The committee will develop the workshop agenda, select and invite speakers and discussants, and moderate the discussions. Experts will be drawn from the public and private sectors as well as from academic organizations to allow for multilateral, evidence-based discussions. Following the conclusion of the workshop, an individually authored summary of the event will be prepared by a designated rapporteur.
The World Health Organization (WHO) defines violence as “the intentional use of physical force or power, threatened or actual, against oneself, another person, or against a group or community that either results in or has a high likelihood of resulting in injury, death, psychological harm, maldevelopment, or deprivation” (WHO, 2002). WHO further categorizes violence into seven types: child abuse, elder abuse, sexual violence, intimate partner violence, youth violence, collective violence, and self-directed violence.

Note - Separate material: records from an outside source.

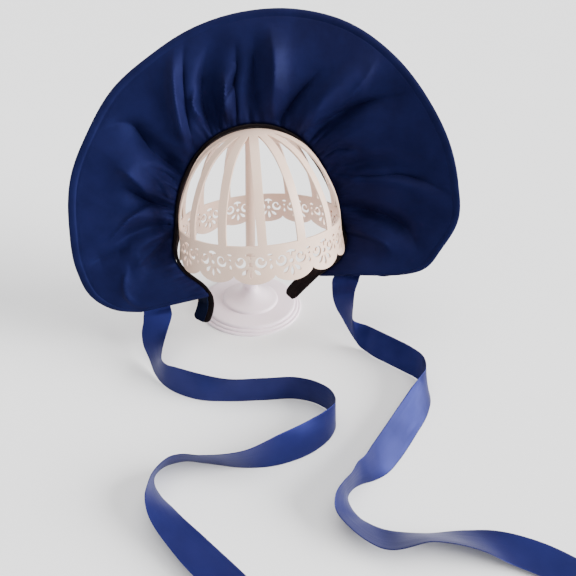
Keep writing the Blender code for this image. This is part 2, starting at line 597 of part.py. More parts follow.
def add_ribbon(name, sewn, run):
    """A satin ribbon, ruled between its two edges."""
    lower, upper = ribbon_edges(sewn, run)
    run = np.concatenate([[0], np.cumsum(np.linalg.norm(np.diff((lower + upper) / 2, axis=0), axis=1))])
    where = np.linspace(0, run[-1], RIBBON_PIECES + 1)
    low = np.column_stack([through(run, lower[:, i], where) for i in range(3)])
    high = np.column_stack([through(run, upper[:, i], where) for i in range(3)])
    middle, half = (low + high) / 2, (high - low) / 2
    free = np.clip(where / SEWN_STEPS[0] - 1, 0, 1)[:, None]      # the sewn end keeps its gathers
    half *= 1 + free * (RIBBON_WIDTH / 2 / np.linalg.norm(half, axis=1, keepdims=True) - 1)
    grid = np.stack([middle - half, middle + half], axis=1)
    grid[..., 2] = np.maximum(grid[..., 2], GAP)
    normal = np.cross(np.gradient(middle, axis=0), half)
    normal *= RIBBON_WALL / 2 / np.linalg.norm(normal, axis=1, keepdims=True)
    front = (grid + normal[:, None]).reshape(-1, 3)
    back = (grid - normal[:, None]).reshape(-1, 3)
    points, faces = shell(front, back, grid_faces(len(where), 2))
    points[:, 2] = np.maximum(points[:, 2], 0)
    return add_piece(name, points, faces, "royal_ribbon")


def main():
    """Build every piece."""
    clear_scene()
    add_turned("stand_foot", FOOT_PROFILE, FOOT_SIDES, "foot_paint")
    add_turned("stand_post", POST_PROFILE, POST_SIDES, "cream_paint", top=POST_TOP)
    add_dome(add_frame("dome_frame", DOME_CENTRE, (*DOME_LEAN, 0.0)))
    bonnet = add_frame("bonnet_frame", BONNET_CENTRE, BONNET_TURN)
    half = BAND_THICKNESS / 2
    add_strap("head_band", -BAND_WIDTH / 2, BAND_WIDTH / 2, -half, half, "black_velvet", bonnet)
    facing = half + FACING_GAP
    add_strap("band_facing", FACING_BACK, FACING_FRONT, facing, facing + FACING_THICKNESS,
              "navy_satin", bonnet)
    add_brim(bonnet)
    add_ribbon("ribbon_left", LEFT_SEWN, LEFT_RUN)
    add_ribbon("ribbon_right", RIGHT_SEWN, RIGHT_RUN)


main()
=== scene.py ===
"""Visual model of a ruffled half bonnet with ribbon ties on an openwork dome stand.

Each sub-assembly is a class that holds its sizes in millimetres and builds its surfaces as
numpy grids over two parameters. Finishes are small frozen dataclasses that make node materials.
The tables of places are the ones that the part is built from, so every surface lies in the
space that its solid holds.
"""

import logging
import math
from dataclasses import dataclass
from enum import Enum
from typing import NamedTuple, Sequence

import bpy
import numpy as np
from mathutils import Matrix, Vector, geometry

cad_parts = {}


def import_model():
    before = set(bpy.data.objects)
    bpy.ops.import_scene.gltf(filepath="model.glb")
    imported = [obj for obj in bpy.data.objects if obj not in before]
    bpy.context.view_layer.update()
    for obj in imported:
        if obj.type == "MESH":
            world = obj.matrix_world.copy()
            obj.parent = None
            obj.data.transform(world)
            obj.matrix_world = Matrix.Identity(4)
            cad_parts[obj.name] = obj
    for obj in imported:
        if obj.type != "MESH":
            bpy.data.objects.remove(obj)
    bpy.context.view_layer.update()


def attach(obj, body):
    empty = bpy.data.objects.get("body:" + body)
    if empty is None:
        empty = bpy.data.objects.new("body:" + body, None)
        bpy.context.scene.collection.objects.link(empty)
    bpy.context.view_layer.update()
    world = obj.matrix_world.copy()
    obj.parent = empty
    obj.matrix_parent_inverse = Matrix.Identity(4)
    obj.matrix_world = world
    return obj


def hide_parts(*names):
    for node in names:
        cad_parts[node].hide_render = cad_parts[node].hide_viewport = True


MM = 0.001
TURNED_MAP_RADIUS = 40.0  # a turned piece's flat map is laid out at this radius, in millimetres
BODY = "root"
Colour = tuple[float, float, float]
log = logging.getLogger("bonnet")


class Weave(Enum):
    """How a cloth's surface is made."""

    SATIN = "satin"
    VELVET = "velvet"


# Tables of places, in millimetres and degrees


class Swell(NamedTuple):
    """How far the dome stands outside a ball at a height up its wall, given as an angle."""

    latitude: float
    offset: float


class Turn(NamedTuple):
    """One corner of a turned profile."""

    radius: float
    height: float


class Curl(NamedTuple):
    """Width of a scroll's slot, as a share of its full width, at a part of its run."""

    part: float
    width: float


class Band(NamedTuple):
    """A place on the band's middle line: direction, radius, step forward and twist."""

    angle: float
    radius: float
    forward: float
    twist: float


class Outline(NamedTuple):
    """A place on the brim's edge, with the direction where the cloth leaves the band."""

    band_angle: float
    angle: float
    reach: float
    forward: float


class Fold(NamedTuple):
    """A fold of the brim: directions at both ends, part of the brim, half width and height."""

    band_angle: float
    end_angle: float
    start: float
    end: float
    width: float
    height: float


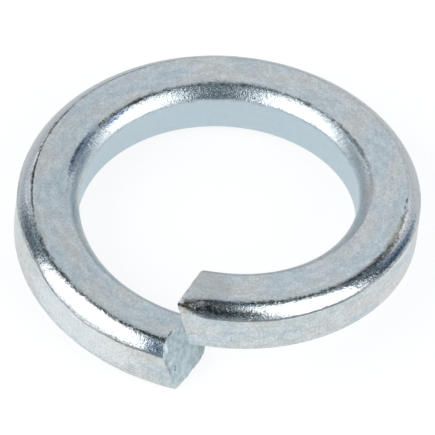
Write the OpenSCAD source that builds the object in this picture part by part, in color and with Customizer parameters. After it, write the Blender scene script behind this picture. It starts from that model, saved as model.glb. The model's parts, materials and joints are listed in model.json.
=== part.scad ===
// Split spring lock washer, one turn of nearly square wire, for a 12 mm screw with right-hand thread.
// The axis is Z, the slit faces -Y, and the lowest point of the lower end is at Z 0.

/* [Ring] */
// Inside diameter, a running clearance over the 12 mm screw
bore_d = 12.4; // [12.2:0.05:12.9]
// Width of the wire, from the bore to the outside
wire_w = 2.8; // [2.4:0.05:3.2]
// Thickness of the wire along the axis
wire_h = 2.45; // [2.2:0.05:2.8]
// Height over both ends before the washer is tightened
free_h = 5.6; // [5.2:0.05:6]

/* [Edges of the wire] */
// Radius along the upper outer edge
top_outer_r = 0.6; // [0.3:0.05:0.9]
// Radius along the upper inner edge
top_inner_r = 0.55; // [0.3:0.05:0.8]
// Radius along the lower outer edge
base_outer_r = 0.15; // [0.1:0.05:0.5]
// Radius along the lower inner edge
base_inner_r = 0.4; // [0.2:0.05:0.7]

/* [Sheared ends] */
// Gap between the two ends, along the pitch circle
slit_gap = 0.4; // [0.2:0.05:1.2]
// Angle that the shear cut leans over from the axis
cut_lean = 20; // [0:1:25]
// Angle of the shear cut from the radial line, seen from above
cut_yaw = 20; // [0:1:30]
// Radius left on the upper outer edge at the raised tip
tip_r = 0.12; // [0.08:0.01:0.2]
// Length over which that edge grows to its full radius
tip_run = 1.5; // [0.8:0.1:3]

/* [Fineness] */
// Rings of points round the coil
ring_count = 144; // [96:12:180]
// Straight pieces in each rounded edge
edge_count = 4; // [3:1:6]

/* [Hidden] */
// Radii of the bore, of the outside and of the circle midway between them
bore_r = bore_d / 2;
outer_r = bore_r + wire_w;
pitch_r = bore_r + wire_w / 2;
// Direction in which the slit lies from the axis, and the angle that half its gap takes up
slit_dir = -90;
half_slit = slit_gap / 2 / pitch_r * 180 / PI;
// The swept wire runs inside the bore by this much, and the bore is then cut clean through it
bore_stock = 0.25;
// Step at the foot of the inner roundings, so that the bore cuts a ledge and not a tangent line
bore_step = 0.01;
// How far the bore cutter stands past the washer at each end
through = 1;

// Points of one rounded edge, from angle a to a quarter turn further
function edge_arc(cx, cz, r, a) =
    [for (i = [0:edge_count]) [cx + r * cos(a + 90 * i / edge_count), cz + r * sin(a + 90 * i / edge_count)]];

// Cross-section of the wire as [radius, height], with the upper outer edge at radius r
function wire_section(r) = concat(
    edge_arc(outer_r - base_outer_r, base_outer_r, base_outer_r, -90),
    edge_arc(outer_r - r, wire_h - r, r, 0),
    edge_arc(bore_r + bore_step + top_inner_r, wire_h - top_inner_r, top_inner_r, 90),
    [[bore_r - bore_stock, wire_h - top_inner_r], [bore_r - bore_stock, base_inner_r]],
    edge_arc(bore_r + bore_step + base_inner_r, base_inner_r, base_inner_r, 180));

// How far the leaning, turned cut plane swings a point of the section round the axis
function cut_swing(p) =
    -asin(((p[0] - pitch_r) * tan(cut_yaw) + (p[1] - wire_h / 2) * tan(cut_lean)) / p[0]);

tip_section = wire_section(tip_r);
full_section = wire_section(top_outer_r);
point_count = len(full_section);
// Angles at which the upper and the lower end cut through a point of the section
function start_angle(p) = slit_dir + half_slit + cut_swing(p);
function stop_angle(p) = slit_dir + 360 - half_slit + cut_swing(p);

starts = [for (p = tip_section) start_angle(p)];
stops = [for (p = full_section) stop_angle(p)];
// Angles of the highest point, on the raised tip, and of the lowest, under the lower end
high_angle = start_angle([outer_r - tip_r, wire_h]);
low_angle = stop_angle([bore_r + bore_step + base_inner_r, 0]);

// Height of the wire's underside at an angle round the coil
function base_z(a) = (free_h - wire_h) * (low_angle - a) / (low_angle - high_angle);

// Radius of the upper outer edge at share t of the turn: it dies out towards the raised tip
function outer_edge_r(t) =
    let (run = min(1, t * 2 * PI * outer_r / tip_run), share = run * run * (3 - 2 * run))
    tip_r + (top_outer_r - tip_r) * share;

// One ring of points across the wire, at share t of the way from the upper to the lower end
function coil_ring(t) =
    let (section = wire_section(outer_edge_r(t)))
    [for (k = [0:point_count - 1])
        let (p = section[k], a = starts[k] + (stops[k] - starts[k]) * t)
        [p[0] * cos(a), p[0] * sin(a), p[1] + base_z(a)]];

// Middle of a ring of points, where the facets of a cut face meet
function mean_point(ps) = [for (j = [0:2]) [for (p = ps) 1] * [for (p = ps) p[j]] / len(ps)];

// The one turn of wire, its stock still standing inside the bore
module coil_blank() {
    rings = [for (i = [0:ring_count]) each coil_ring(i / ring_count)];
    upper_ring = 0;
    lower_ring = ring_count * point_count;
    upper_middle = len(rings);
    lower_middle = upper_middle + 1;
    middles = [for (t = [0, 1]) mean_point(coil_ring(t))];
    sides = [for (i = [0:ring_count - 1], k = [0:point_count - 1])
        let (n = (k + 1) % point_count, a = i * point_count, b = a + point_count)
        each [[a + k, b + n, b + k], [a + k, a + n, b + n]]];
    upper_face = [for (k = [0:point_count - 1])
        [upper_middle, upper_ring + (k + 1) % point_count, upper_ring + k]];
    lower_face = [for (k = [0:point_count - 1])
        [lower_middle, lower_ring + k, lower_ring + (k + 1) % point_count]];
    polyhedron(concat(rings, middles), concat(sides, upper_face, lower_face));
}

module lock_washer() {
    color("lightsteelblue")
    difference() {
        coil_blank();
        translate([0, 0, -through])
            cylinder(d = bore_d, h = free_h + 2 * through, $fn = 180);
    }
}

lock_washer();
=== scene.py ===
import json
import math

import bmesh
import bpy
from mathutils import Matrix, Vector, noise


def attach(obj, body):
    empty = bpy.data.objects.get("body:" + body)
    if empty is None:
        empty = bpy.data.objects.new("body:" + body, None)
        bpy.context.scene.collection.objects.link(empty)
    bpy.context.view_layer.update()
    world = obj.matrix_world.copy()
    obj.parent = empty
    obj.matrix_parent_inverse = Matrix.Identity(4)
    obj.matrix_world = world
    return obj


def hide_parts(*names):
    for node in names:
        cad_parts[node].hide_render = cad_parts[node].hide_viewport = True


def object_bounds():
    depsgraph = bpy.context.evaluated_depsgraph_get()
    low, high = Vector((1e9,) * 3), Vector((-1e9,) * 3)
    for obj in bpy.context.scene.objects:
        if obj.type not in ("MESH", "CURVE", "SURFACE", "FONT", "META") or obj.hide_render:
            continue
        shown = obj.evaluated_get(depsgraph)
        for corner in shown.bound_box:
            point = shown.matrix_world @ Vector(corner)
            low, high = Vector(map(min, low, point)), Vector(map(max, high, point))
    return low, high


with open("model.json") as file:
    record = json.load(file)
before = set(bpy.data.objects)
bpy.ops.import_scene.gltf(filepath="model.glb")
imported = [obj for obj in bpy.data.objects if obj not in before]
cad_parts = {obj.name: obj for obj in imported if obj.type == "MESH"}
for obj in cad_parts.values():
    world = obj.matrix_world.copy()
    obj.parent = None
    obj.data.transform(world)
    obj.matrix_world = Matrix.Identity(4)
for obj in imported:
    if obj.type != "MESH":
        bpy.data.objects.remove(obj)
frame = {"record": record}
cad_low, cad_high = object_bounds()


# The wire of the washer. It is spring steel drawn to a nearly square section with rounded edges,
# broader on the upper side, and it is drawn here lying across the X axis before it is coiled.
mm = 0.001
bore_radius = frame["record"]["mounts"][0]["dims"]["r_mm"] * mm
outer_radius = (cad_high.x - cad_low.x) / 2
free_height = cad_high.z - cad_low.z
wire_width = outer_radius - bore_radius
wire_height = 2.45 * mm
pitch_radius = bore_radius + wire_width / 2
top_outer_round = 0.6 * mm
top_inner_round = 0.55 * mm
base_outer_round = 0.15 * mm
base_inner_round = 0.4 * mm
top_crease_tilt = 26
round_pieces = 10
flat_cuts = 5
crease_width = 0.02 * mm
touching = 0.01 * mm
same_place = 0.001 * mm
long_side = 1 * mm


def deselect_all(piece):
    """Everything in the piece's mesh, which is in edit mode, is let go."""
    for part in ("verts", "edges", "faces"):
        for element in getattr(bmesh.from_edit_mesh(piece.data), part):
            element.select = False


def pick(piece, kind, wanted):
    """In edit mode, selects the points, edges or faces for which wanted says yes."""
    bpy.ops.mesh.select_mode(type=kind)
    mesh = bmesh.from_edit_mesh(piece.data)
    deselect_all(piece)
    elements = {"VERT": mesh.verts, "EDGE": mesh.edges, "FACE": mesh.faces}[kind]
    for element in elements:
        if wanted(element):
            element.select_set(True)
    mesh.select_flush_mode()
    bmesh.update_edit_mesh(piece.data)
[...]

The workshop was planned by a formally appointed committee of the IOM, whose members created an agenda and identified relevant speakers. Because the topic is large and the field is broad, presentations at this event represent only a sample of the research currently being undertaken. Speakers were chosen to present a global, balanced perspective, but by no means a comprehensive one. Working within the limitations imposed by its time and resource constraints, the planning committee members chose speakers who could provide diverse perspectives on which further discussion could occur. The agenda for this workshop can be found in Appendix A. The speakers’ presentations and the audio recordings of the workshop can also be found on the website for the workshop: http://iom.edu/contagionofviolence.
ORGANIZATION OF THE REPORT
This summary provides an account of the presentations given at the workshop. Opinions expressed within this summary are not those of the IOM, the National Research Council, the Forum on Global Violence Prevention, or their agents, but rather of the presenters themselves. Such statements are the views of the speakers and do not reflect conclusions or recommendations of a formally appointed committee. This summary was authored by designated rapporteurs based on the workshop presentations and discussions and does not represent the views of the institution, nor does it constitute a full or exhaustive overview of the field.
The workshop summary covers the major topics that arose during the 2-day workshop. It is organized by important elements of the infectious disease model so as to present the contagion of violence in a larger context and in a more compelling and comprehensive way. The topics and key points presented in this summary were the most frequent, crosscutting, and essential elements that arose from the various presentations of the workshop, but the choice of these topics does not represent the views of the IOM or a formal consensus process.
The first part of this report consists of four chapters that provide a summary of the workshop: Patterns of Transmission of Violence (Chapter 2), Processes and Mechanisms of the Contagion of Violence (Chapter 3), The Role of Contextual Factors in the Contagion of Violence (Chapter 4),
and Contagion and Interruption in Practice (Chapter 5). The second part consists of submitted papers and commentary from speakers regarding the substance of the work they presented at the workshop. These papers were solicited from speakers in order to offer further information about their work and this field; not all speakers contributed papers. Finally, the appendixes contain the workshop agenda (Appendix A), a glossary (Appendix B), and the speakers’ biographies (Appendix C).
WHO (World Health Organization). 2002. World report on violence and health. Geneva, Switzerland: WHO.